GIVEN PROBLEM
Your task is to quote the material that follows, in full and exactly.

# # # # # # #

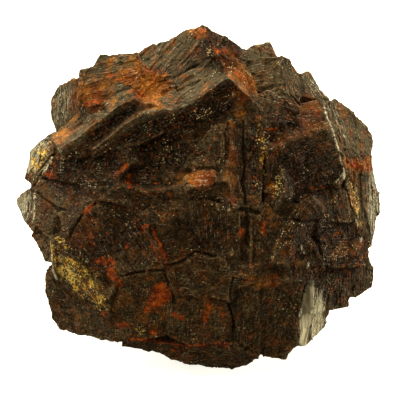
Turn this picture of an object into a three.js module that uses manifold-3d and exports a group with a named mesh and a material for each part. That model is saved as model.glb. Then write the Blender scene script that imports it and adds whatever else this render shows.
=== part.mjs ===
// A pyrite nodule: blocky crystals grown together into one rough ball, turned brown by weathering.
// It is one solid. Millimetres, +Z up, and the nodule rests on the crystal faces at Z = 0.
import * as THREE from "three";
import { mergeVertices } from "three/addons/utils/BufferGeometryUtils.js";
import Module from "manifold-3d";

const wasm = await Module();
wasm.setup();

// ---- driving dimensions, mm and degrees -------------------------------------------------
const BALL_RADIUS = 27.5; // the rough ball that the crystals' outer faces keep near to
const CORE_RADIUS = 23.6; // grown-together crystal behind the faces, the floor of the gaps
const FACE_TIP_DEG = 20; // how far the broad face looks up from level
const REST_HEIGHT = 25.6; // the ball's centre above the faces that it rests on
const FOOT_CLEARANCE = 0.9; // how far every other crystal stays above the resting faces
const CORE_DROP = 2.2; // how far the core's middle is below the ball's, down the broad face
const CORE_DETAIL = 2; // how finely the core's ball is faceted
const CORNER_STRAY = 0.1; // how far a crystal's corners are out of true
const FLARE = 0.1; // how much a crystal of the broad face widens, in mm per mm of its depth
const FLARE_WITHIN = 25; // only corners this near to the middle of the face flare

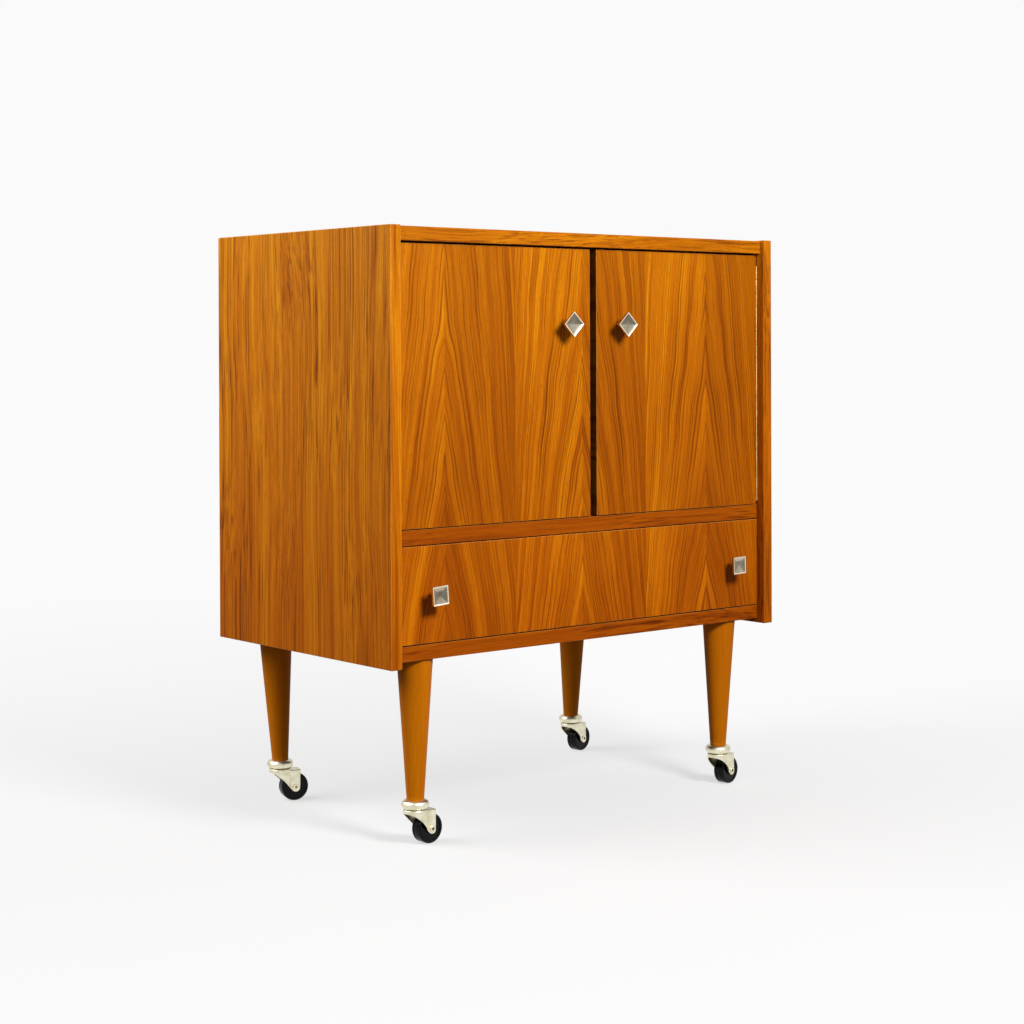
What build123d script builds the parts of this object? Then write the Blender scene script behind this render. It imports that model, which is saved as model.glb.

# # # # # # #

TASK SOLUTION
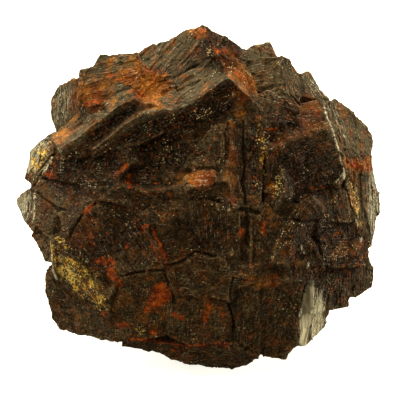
Turn this picture of an object into a three.js module that uses manifold-3d and exports a group with a named mesh and a material for each part. That model is saved as model.glb. Then write the Blender scene script that imports it and adds whatever else this render shows.
=== part.mjs ===
// A pyrite nodule: blocky crystals grown together into one rough ball, turned brown by weathering.
// It is one solid. Millimetres, +Z up, and the nodule rests on the crystal faces at Z = 0.
import * as THREE from "three";
import { mergeVertices } from "three/addons/utils/BufferGeometryUtils.js";
import Module from "manifold-3d";

const wasm = await Module();
wasm.setup();

// ---- driving dimensions, mm and degrees -------------------------------------------------
const BALL_RADIUS = 27.5; // the rough ball that the crystals' outer faces keep near to
const CORE_RADIUS = 23.6; // grown-together crystal behind the faces, the floor of the gaps
const FACE_TIP_DEG = 20; // how far the broad face looks up from level
const REST_HEIGHT = 25.6; // the ball's centre above the faces that it rests on
const FOOT_CLEARANCE = 0.9; // how far every other crystal stays above the resting faces
const CORE_DROP = 2.2; // how far the core's middle is below the ball's, down the broad face
const CORE_DETAIL = 2; // how finely the core's ball is faceted
const CORNER_STRAY = 0.1; // how far a crystal's corners are out of true
const FLARE = 0.1; // how much a crystal of the broad face widens, in mm per mm of its depth
const FLARE_WITHIN = 25; // only corners this near to the middle of the face flare

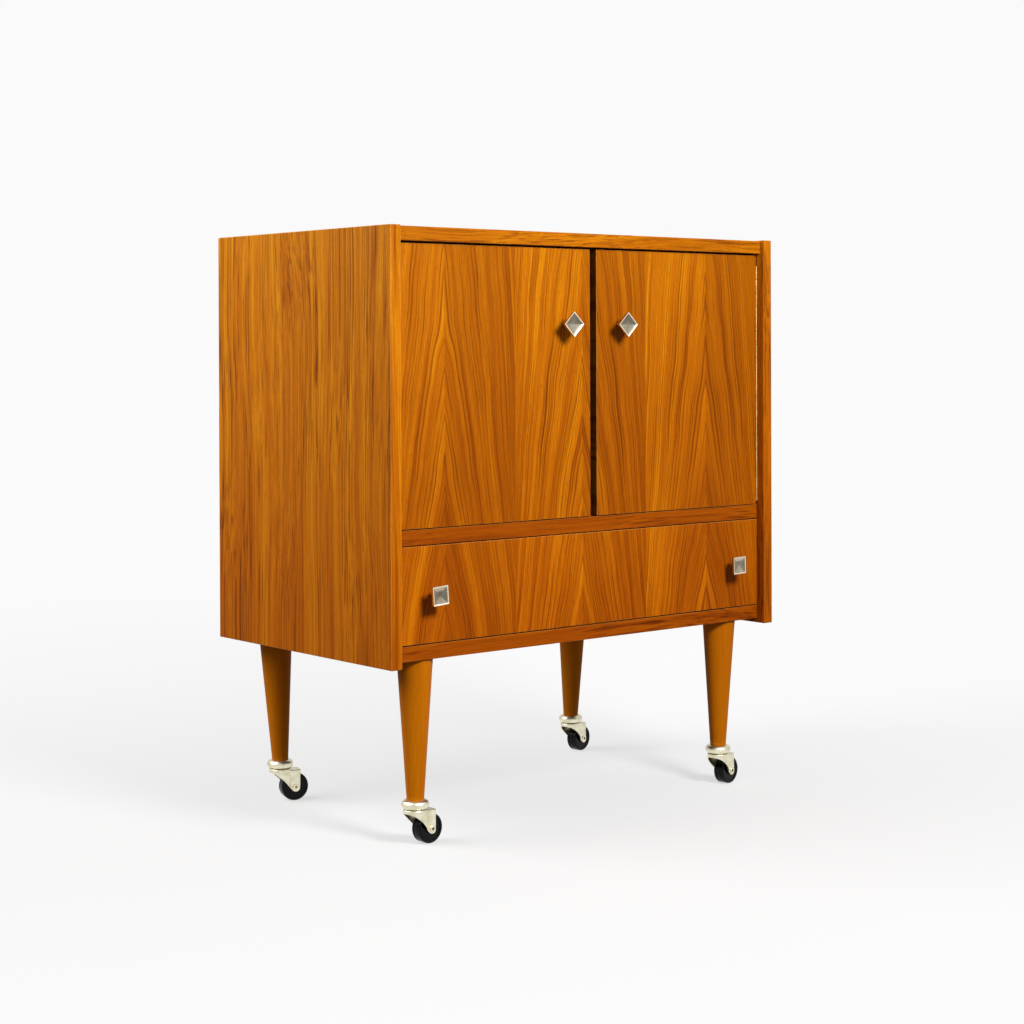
What build123d script builds the parts of this object? Then write the Blender scene script behind this render. It imports that model, which is saved as model.glb.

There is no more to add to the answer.